50 killed, 18 injured in Bangladesh, Syria, Saudi attacks, stampede

About 50 people were, on Saturday, reportedly killed in Syria and Bangladesh, while 18 others were injured in a stampede involving pilgrims attending this year’s Lesser Hajj at the Holy City of Mecca.

Intensive Syrian air strikes, on Saturday, killed at least 30 civilians in a Damascan suburb town northeast of the city a day after the reported execution of a Syrian air force pilot, said a monitor and rebels.

They said the raids targeted a medical centre, a school and a residential area in Jayrud town, a heavily populated area that struck a local truce with the army that had spared it the heavy bombing on other rebel held areas.

The town, it was gathered was made a sanctuary for thousands of civilians fleeing heavy battles nearby.

The United Kingdom-based Syrian Observatory for Human Rights said scores were also injured in the aerial strikes as well as shelling from army posts in the area.

A rebel spokesman said the strikes seemed to be in revenge for the killing of a Syrian air force pilot who parachuted down near the town after his plane crashed on Friday.

“The strikes against civilians are in retaliation against the execution of the pilot by Nusra Front,” said Said Seif al Qalamoni from the Free Syrian Army’s (FSA), Shahid Ahmad Abdo brigade that operates in Jayrud alongside the al Qaeda’s Nusra Front and other groups.

Rebels in a joint operations room targeted a main army base in the region with Russian-made surface to surface missiles after the aerial strikes, al Qalamoni said.

Syrian state media said the crash was due to a technical fault and the pilot had ejected, while the rebel group Jaish al-Islam said it shot down the plane, but did not say how.


Islamist militants kill 20 in Bangladesh

In a similar development, Islamist militants killed 20 people, including at least nine Italians, inside an upmarket restaurant in Bangladesh’s capital, Dhaka, before security forces stormed the building and ended a 12-hour standoff on Saturday.

Islamic State said it was responsible for one of the most brazen attacks in the South Asian nation’s history, but that claim has yet to be confirmed.

The attack marks a major escalation in a campaign by militants over the past 18 months that had targeted mostly individuals advocating a secular or liberal lifestyle in majority-Muslim Bangladesh.

The gunmen, who stormed the busy restaurant in Dhaka’s diplomatic area late on Friday night, ordered all Bangladeshis to stand up before they began killing foreigners, a source briefed on the police investigation said.

Among the dead was the wife of an Italian businessman killed with a machete. She was found by her husband after he spent all night hiding behind a tree outside the cafe while the gunmen were inside, said Agnese Barolo, a friend who lives in Dhaka and spoke to him.

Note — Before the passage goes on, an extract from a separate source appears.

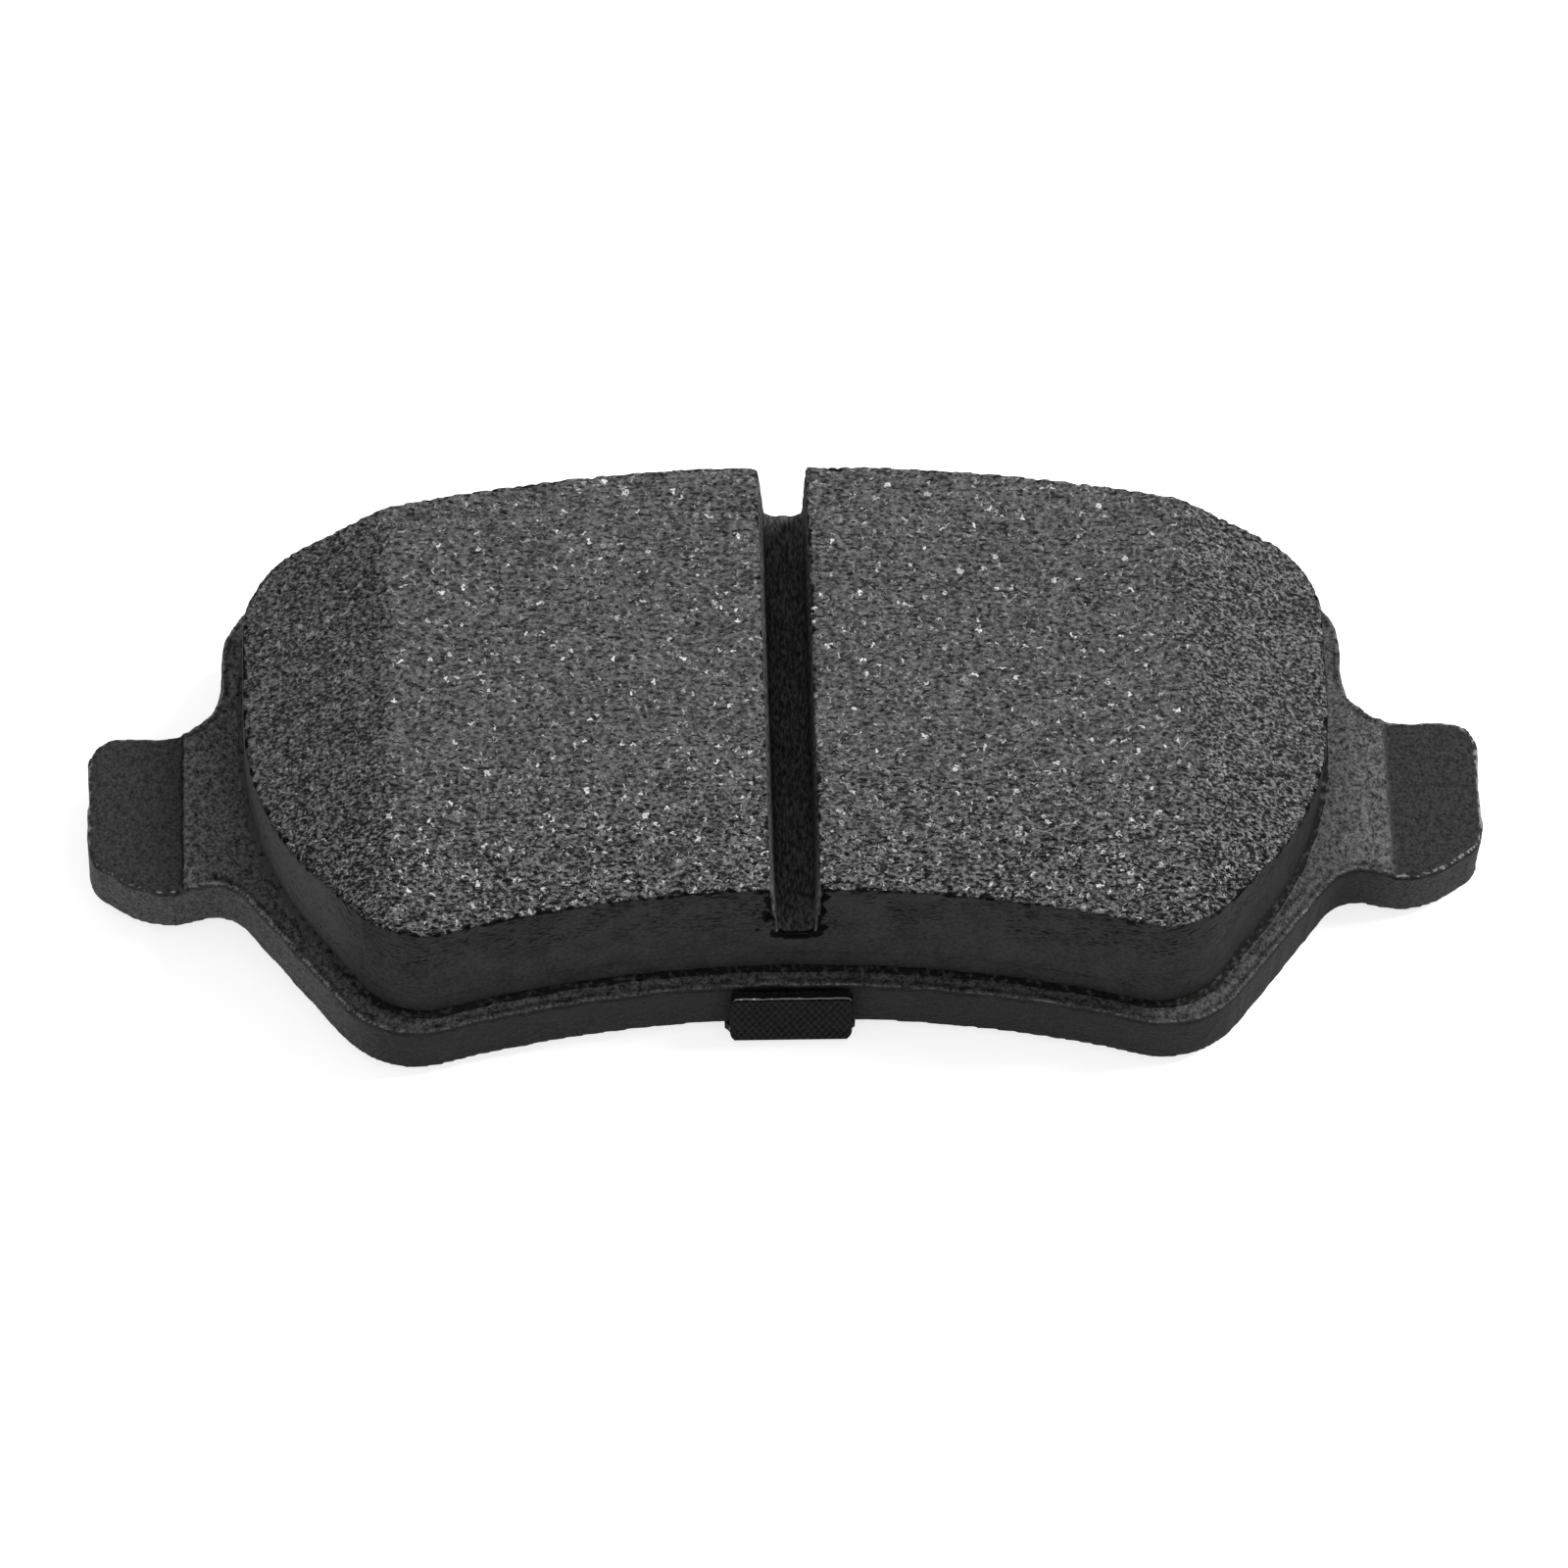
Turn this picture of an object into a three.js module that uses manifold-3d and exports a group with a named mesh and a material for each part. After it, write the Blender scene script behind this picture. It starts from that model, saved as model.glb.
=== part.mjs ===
// Rear disc brake pad: a steel backing plate with two guide ears, a moulded friction lining
// on its underlayer, and a rubber-coated steel shim that clips over the back of the plate.
// Millimetres. +X runs along the pad, +Y points away from the rotor's axis and +Z faces the
// rotor. Outlines are drawn about the rotor's axis, because every long edge is concentric
// with it, and the finished pad is then moved to stand on its own origin.
import * as THREE from "three";
import { mergeVertices } from "three/addons/utils/BufferGeometryUtils.js";
import Module from "manifold-3d";

const wasm = await Module();
wasm.setup();

// Overall sizes
const padLength = 95.5; // ear tip to ear tip
const plateInnerRadius = 94; // concave edge of the backing plate
const plateDepth = 36; // from the concave edge to the convex edge
const plateThickness = 5;
const liningThickness = 8.75; // friction material above the underlayer

// Backing plate
const earReach = 9.1; // shoulder to ear tip
const earHeight = 12.65;
const earDrop = 4.2; // ear's middle below the middle of the plate
const earHeelRun = 4.4; // slanted lower corner of the ear, along X
const earHeelRise = 3; // and along Y
const earHeelRadius = 5.5;
const earTipRadius = 2.2;
const earRootRadius = 3.9; // inside corner between ear and shoulder
const shoulderRadius = 5.4;
const neckInset = 0.6; // the neck under the ear is cut in past the shoulder
const neckRise = 1.3;
const neckRadius = 2.9;
const lobeFromShoulder = 10.75; // lower corner of the plate, inboard of the shoulder
const lobeRadius = 6.5;
const plateEdgeBreak = 0.15; // tumbled edge of the stamping
const coinLength = 6.45; // ear tip pressed flat to run in the bracket
const coinDepth = 0.35;

// Retention holes, which the underlayer flows into when it is moulded
const holeRadius = 4;
const outerHoleInset = 11; // from the end of the lining
const holePitch = 13.5;
const mouldShrinkage = 0.1; // radial gap left round each cured plug
const plugShortfall = 0.3; // plug ends below the back of the plate

// Friction lining and what bonds it
const liningSideMargin = 1.6; // ledge of bare plate at the ends
const liningArcMargin = 1.4; // ledge of bare plate along the arcs
const liningLobeInset = 0.9;
const liningLobeRadius = 5.5;
const liningFlankRise = 2; // straight flank starts this far above the neck
const liningFlankRadius = 22;
const liningCornerRadius = 5.4;
const filmThickness = 0.15;
const filmSpread = 0.4; // bonding resin squeezed out past the lining
const underlayerThickness = 2;
const slotMouthWidth = 3.3;
const slotFloorWidth = 2.6;
const slotDepth = 6.5;
const slotCornerRadius = 0.8;
const chamferLength = 9.9; // lead-in at each end of the lining
const chamferDrop = 5;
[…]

Nine Italians were killed in the attack, the country’s foreign minister said, and authorities were trying to confirm the fate of another person missing.

Seven Japanese citizens were unaccounted for, while one Indian, a 19-year-old female student, was killed in the assault, India’s foreign minister said on Twitter.

The killing of foreigners will likely shatter the confidence of the expatriate community in Bangladesh, many of whom work for multinationals in the country’s $26 billion garment industry that accounts for around 15 per cent of the economy. Bangladesh is the world’s second largest apparel exporter after China.


18 injured in Mecca stampede

Eighteen pilgrims have been injured in a stampede near Islam’s holiest site, Saudi media reported on Saturday, as the kingdom continues to review safety after a deadly crush during last year’s hajj.

The incident happened on Friday night near the Grand Mosque in Mecca, the Al-Riyadh newspaper said, as Muslims gathered in large numbers to mark the Night of Destiny, one of the high points of the holy month of Ramadan.

All the injured were treated at the scene and none required admission to hospital, the newspaper quoted a health official as saying.

Every year, hundreds of thousands of pilgrims flock to Mecca to carry out the lesser umra pilgrimage during Ramadan — especially during its last 10 days.

They include the Night of Destiny, when the Angel Gabriel is believed to have given the Prophet Mohammed the verses of the Quran.

The incident comes as Saudi authorities continue to unveil new safety measures for this year’s hajj in September.

A crush at last year’s hajj killed more than 2,000 pilgrims in the worst disaster to ever strike the annual ritual.

According to figures from foreign officials, at least 2,297 pilgrims died. Saudi Arabia issued a death toll of 769.

Newspapers reported on Friday that, among new security measures, hajj pilgrims this year will have to wear an electronic safety bracelet to store their personal information, including address and medical records.

The hajj and umra pilgrimages bring millions of Muslims to the holy places in Saudi Arabia every year.